What is it a reaction to? Is it an attempt to share some of that empathy you talked about?
It’s just kinda pleasant. There’s an excitement when you go to a good rock show, but it’s rarely pleasant. I think for some people, especially people who aren’t 19 anymore, it’s kinda putting the things that are non-favorite about a rock club and saying we have enough space to do something cool in our living room. I was always surprised 30-45 people can fit in a lot of living rooms. I just think that between the community, the space, and the intimacy, it kind of made for a better experience. Of course, it fit the purpose I was doing: a quiet show.
So we shouldn’t expect any living room shows from The Hold Steady?
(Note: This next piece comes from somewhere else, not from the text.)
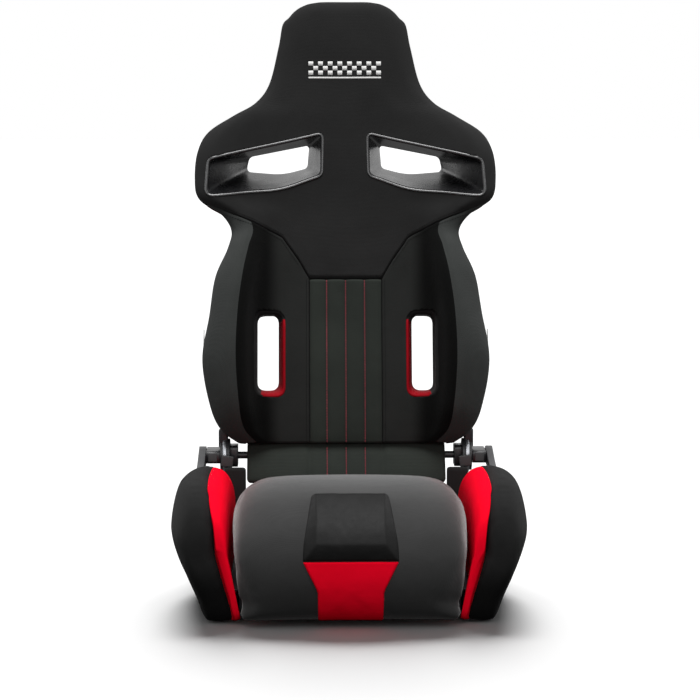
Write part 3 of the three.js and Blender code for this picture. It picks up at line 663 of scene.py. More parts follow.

[Laughs] Now that would be unpleasant.
Speaking of The Hold Steady—you did three shows last fall, any plans for more with them?
Those three shows [in Brooklyn] were really amazing. I think we’ve got a lot of songs, we were really able to vary the sets. And now I really like that model of playing multiple shows in a single place and make them special and not just driving around and playing shows on the schedule of a touring band.
So playing rock clubs across small towns—not really in the cards anymore?
I don’t have any kids, but some of the other guys do. But we’ve done a lot of touring, and now I’d like to make that thing we do very special. And I think we did just that in Brooklyn. I’d like to work on more of those things in different places.